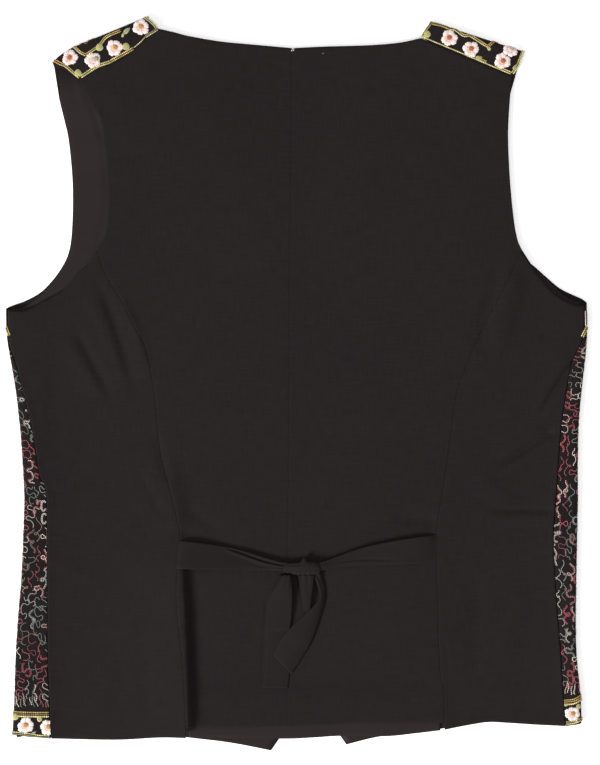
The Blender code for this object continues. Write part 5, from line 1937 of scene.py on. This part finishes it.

* * *

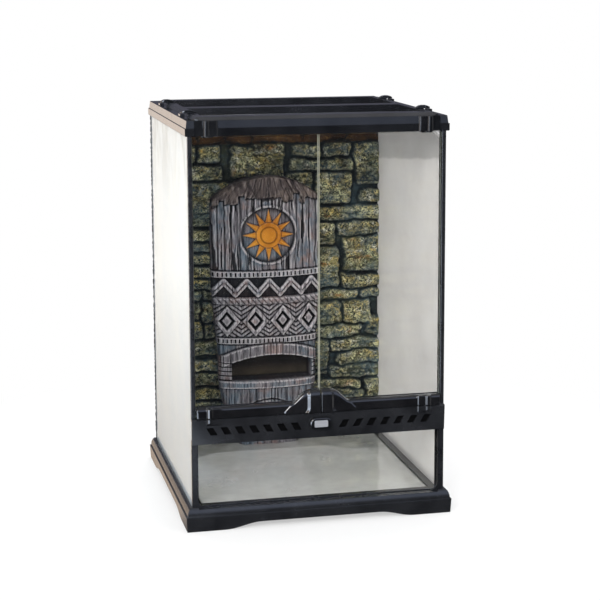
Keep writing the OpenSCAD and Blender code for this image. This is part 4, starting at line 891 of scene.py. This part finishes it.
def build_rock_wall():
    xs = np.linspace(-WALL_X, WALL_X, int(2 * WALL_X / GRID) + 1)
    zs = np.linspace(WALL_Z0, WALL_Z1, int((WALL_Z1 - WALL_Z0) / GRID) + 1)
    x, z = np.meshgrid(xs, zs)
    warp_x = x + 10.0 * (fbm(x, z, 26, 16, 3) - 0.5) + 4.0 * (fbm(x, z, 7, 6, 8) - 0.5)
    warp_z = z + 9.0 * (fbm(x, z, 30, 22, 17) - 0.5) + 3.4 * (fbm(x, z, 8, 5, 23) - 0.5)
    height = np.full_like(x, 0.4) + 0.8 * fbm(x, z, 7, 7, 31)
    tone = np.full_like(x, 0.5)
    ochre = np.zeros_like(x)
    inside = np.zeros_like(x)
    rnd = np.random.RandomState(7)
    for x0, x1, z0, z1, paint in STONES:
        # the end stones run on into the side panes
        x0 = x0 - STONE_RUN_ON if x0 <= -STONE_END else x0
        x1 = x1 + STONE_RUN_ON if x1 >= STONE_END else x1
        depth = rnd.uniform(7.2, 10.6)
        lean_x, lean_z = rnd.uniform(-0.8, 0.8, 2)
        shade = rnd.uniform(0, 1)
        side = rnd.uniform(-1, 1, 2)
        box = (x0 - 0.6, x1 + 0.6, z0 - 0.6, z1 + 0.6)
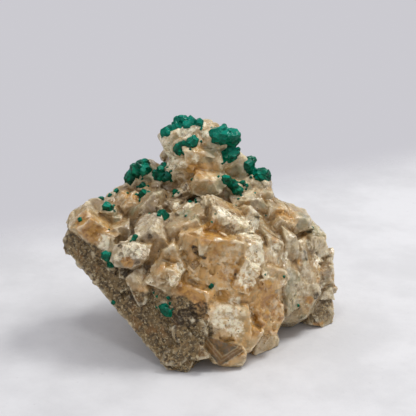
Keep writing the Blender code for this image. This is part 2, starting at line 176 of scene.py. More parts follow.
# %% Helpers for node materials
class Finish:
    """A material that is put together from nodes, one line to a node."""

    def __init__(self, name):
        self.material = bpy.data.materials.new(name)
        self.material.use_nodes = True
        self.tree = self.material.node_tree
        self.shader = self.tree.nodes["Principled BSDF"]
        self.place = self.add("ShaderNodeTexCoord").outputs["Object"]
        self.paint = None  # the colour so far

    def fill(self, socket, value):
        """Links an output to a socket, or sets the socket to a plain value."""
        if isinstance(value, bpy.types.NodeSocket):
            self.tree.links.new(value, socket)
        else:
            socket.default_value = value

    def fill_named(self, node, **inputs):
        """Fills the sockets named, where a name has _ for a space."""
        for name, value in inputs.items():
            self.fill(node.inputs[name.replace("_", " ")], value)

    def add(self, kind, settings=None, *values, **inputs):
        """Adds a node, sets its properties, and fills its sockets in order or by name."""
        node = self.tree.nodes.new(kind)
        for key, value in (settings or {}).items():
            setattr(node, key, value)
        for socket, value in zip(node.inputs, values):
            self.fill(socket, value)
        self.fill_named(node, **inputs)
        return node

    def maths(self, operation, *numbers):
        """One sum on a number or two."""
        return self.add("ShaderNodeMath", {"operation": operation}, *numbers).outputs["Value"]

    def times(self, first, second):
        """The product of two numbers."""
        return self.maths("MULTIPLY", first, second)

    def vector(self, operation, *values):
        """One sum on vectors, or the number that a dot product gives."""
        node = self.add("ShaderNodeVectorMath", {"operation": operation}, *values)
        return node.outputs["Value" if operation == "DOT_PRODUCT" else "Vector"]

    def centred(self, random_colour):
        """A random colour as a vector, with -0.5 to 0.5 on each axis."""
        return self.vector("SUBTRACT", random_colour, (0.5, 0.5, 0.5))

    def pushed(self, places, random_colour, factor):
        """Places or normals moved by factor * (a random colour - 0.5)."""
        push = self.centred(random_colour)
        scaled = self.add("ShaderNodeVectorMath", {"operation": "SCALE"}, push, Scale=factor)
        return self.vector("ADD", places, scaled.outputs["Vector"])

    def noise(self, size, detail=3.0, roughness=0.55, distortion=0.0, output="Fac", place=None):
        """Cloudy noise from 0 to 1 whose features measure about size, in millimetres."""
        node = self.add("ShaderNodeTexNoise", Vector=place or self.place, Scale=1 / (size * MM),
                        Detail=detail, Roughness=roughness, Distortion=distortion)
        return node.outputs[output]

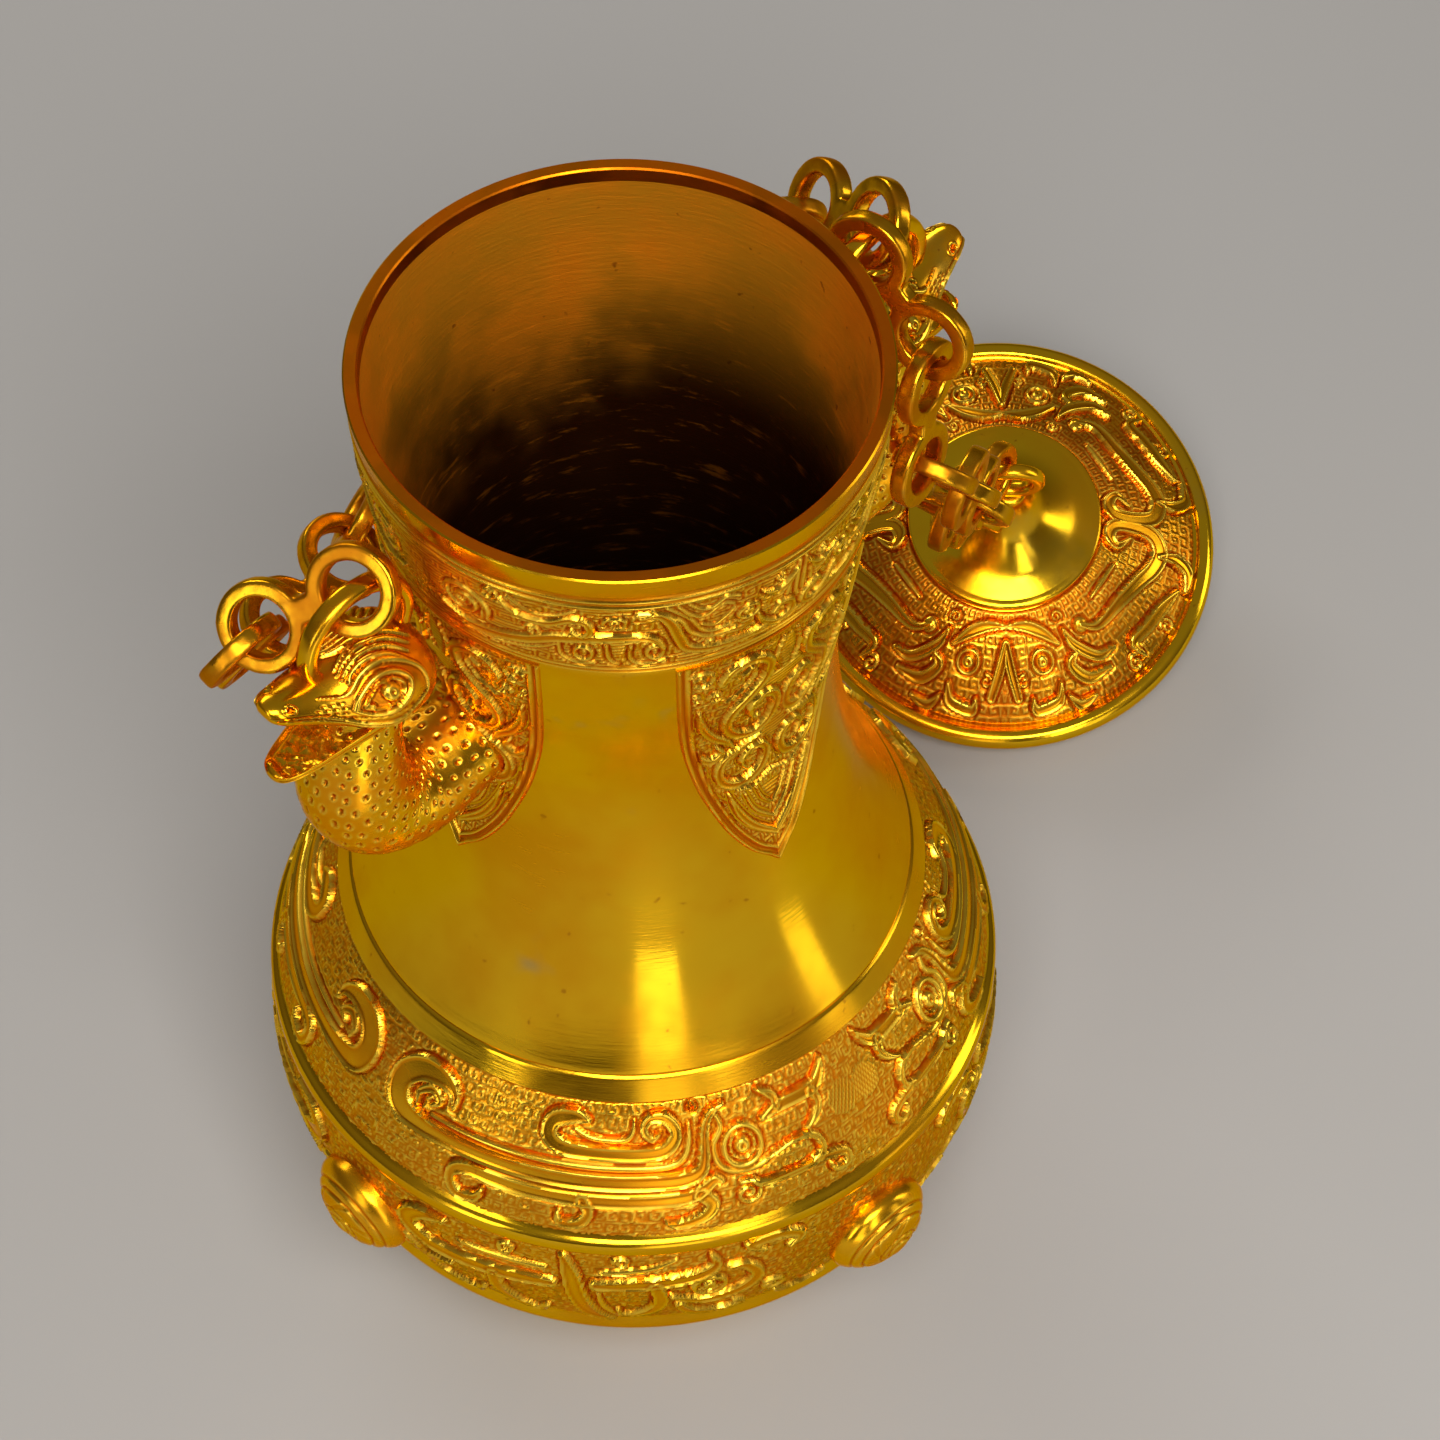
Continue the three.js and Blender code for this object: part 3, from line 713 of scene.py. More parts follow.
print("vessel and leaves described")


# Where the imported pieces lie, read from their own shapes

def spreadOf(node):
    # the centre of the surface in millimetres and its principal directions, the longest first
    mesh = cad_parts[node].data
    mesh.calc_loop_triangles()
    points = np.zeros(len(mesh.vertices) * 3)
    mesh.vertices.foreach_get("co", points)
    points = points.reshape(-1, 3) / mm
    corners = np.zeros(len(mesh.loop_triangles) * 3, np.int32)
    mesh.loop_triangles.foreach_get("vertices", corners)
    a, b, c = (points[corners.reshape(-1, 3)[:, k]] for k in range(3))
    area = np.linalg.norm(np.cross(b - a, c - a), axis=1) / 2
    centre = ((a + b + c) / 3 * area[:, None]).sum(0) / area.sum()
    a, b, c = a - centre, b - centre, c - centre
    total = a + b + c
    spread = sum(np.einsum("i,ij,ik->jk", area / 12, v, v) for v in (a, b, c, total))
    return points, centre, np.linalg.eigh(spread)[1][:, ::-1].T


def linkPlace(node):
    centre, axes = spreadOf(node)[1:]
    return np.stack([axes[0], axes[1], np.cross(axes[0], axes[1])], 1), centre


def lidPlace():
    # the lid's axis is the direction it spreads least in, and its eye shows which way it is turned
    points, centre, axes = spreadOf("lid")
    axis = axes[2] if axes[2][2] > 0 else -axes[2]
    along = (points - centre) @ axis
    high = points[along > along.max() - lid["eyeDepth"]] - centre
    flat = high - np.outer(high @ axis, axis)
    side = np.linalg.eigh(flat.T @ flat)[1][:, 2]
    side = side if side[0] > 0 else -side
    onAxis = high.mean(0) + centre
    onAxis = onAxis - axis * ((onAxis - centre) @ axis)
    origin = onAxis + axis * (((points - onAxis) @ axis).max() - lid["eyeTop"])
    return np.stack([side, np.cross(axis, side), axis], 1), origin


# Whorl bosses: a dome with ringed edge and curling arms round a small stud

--

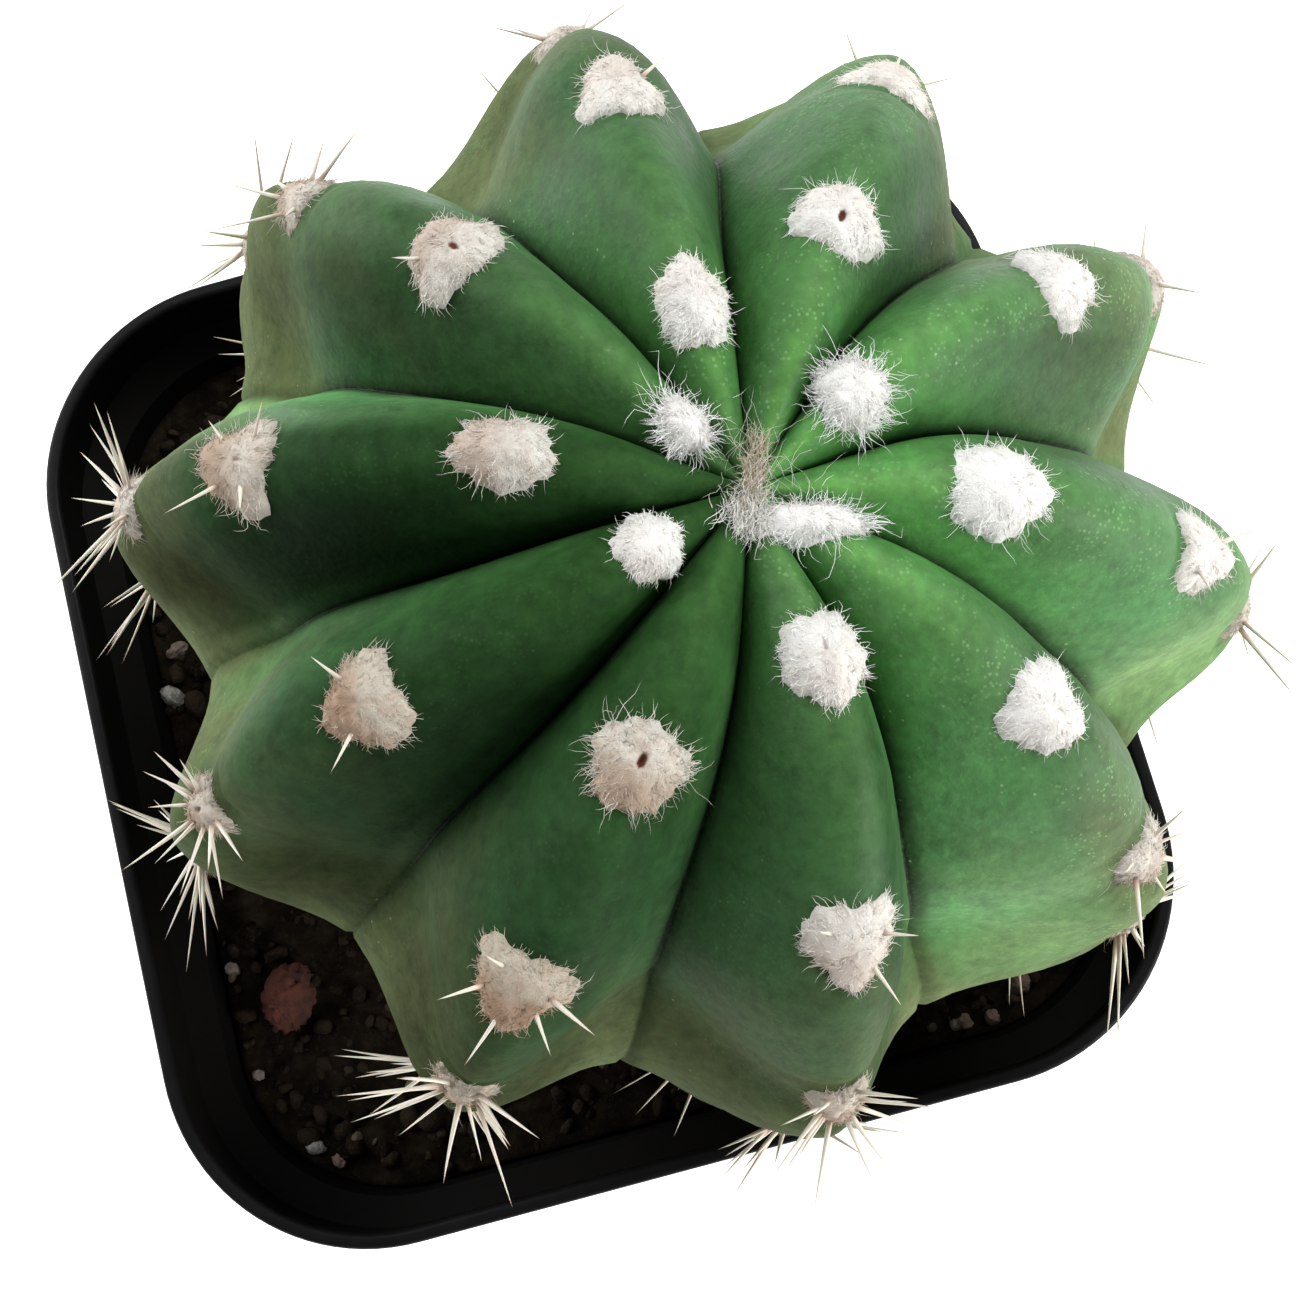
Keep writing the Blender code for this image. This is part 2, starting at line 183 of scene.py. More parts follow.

▶ [Task instructions] Look through the material above and print exactly the lines from the one containing "Keep writing the OpenSCAD" to the one containing "socket.default_value = value", both included, and nothing more.

▶ [Reply]
Keep writing the OpenSCAD and Blender code for this image. This is part 4, starting at line 891 of scene.py. This part finishes it.
def build_rock_wall():
    xs = np.linspace(-WALL_X, WALL_X, int(2 * WALL_X / GRID) + 1)
    zs = np.linspace(WALL_Z0, WALL_Z1, int((WALL_Z1 - WALL_Z0) / GRID) + 1)
    x, z = np.meshgrid(xs, zs)
    warp_x = x + 10.0 * (fbm(x, z, 26, 16, 3) - 0.5) + 4.0 * (fbm(x, z, 7, 6, 8) - 0.5)
    warp_z = z + 9.0 * (fbm(x, z, 30, 22, 17) - 0.5) + 3.4 * (fbm(x, z, 8, 5, 23) - 0.5)
    height = np.full_like(x, 0.4) + 0.8 * fbm(x, z, 7, 7, 31)
    tone = np.full_like(x, 0.5)
    ochre = np.zeros_like(x)
    inside = np.zeros_like(x)
    rnd = np.random.RandomState(7)
    for x0, x1, z0, z1, paint in STONES:
        # the end stones run on into the side panes
        x0 = x0 - STONE_RUN_ON if x0 <= -STONE_END else x0
        x1 = x1 + STONE_RUN_ON if x1 >= STONE_END else x1
        depth = rnd.uniform(7.2, 10.6)
        lean_x, lean_z = rnd.uniform(-0.8, 0.8, 2)
        shade = rnd.uniform(0, 1)
        side = rnd.uniform(-1, 1, 2)
        box = (x0 - 0.6, x1 + 0.6, z0 - 0.6, z1 + 0.6)
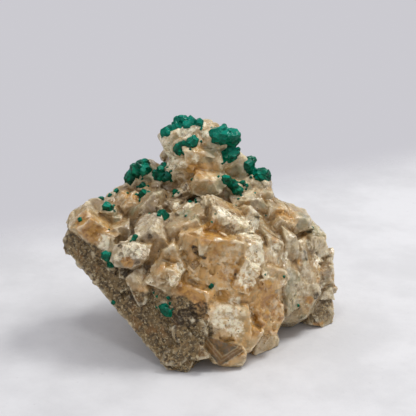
Keep writing the Blender code for this image. This is part 2, starting at line 176 of scene.py. More parts follow.
# %% Helpers for node materials
class Finish:
    """A material that is put together from nodes, one line to a node."""

    def __init__(self, name):
        self.material = bpy.data.materials.new(name)
        self.material.use_nodes = True
        self.tree = self.material.node_tree
        self.shader = self.tree.nodes["Principled BSDF"]
        self.place = self.add("ShaderNodeTexCoord").outputs["Object"]
        self.paint = None  # the colour so far

    def fill(self, socket, value):
        """Links an output to a socket, or sets the socket to a plain value."""
        if isinstance(value, bpy.types.NodeSocket):
            self.tree.links.new(value, socket)
        else:
            socket.default_value = value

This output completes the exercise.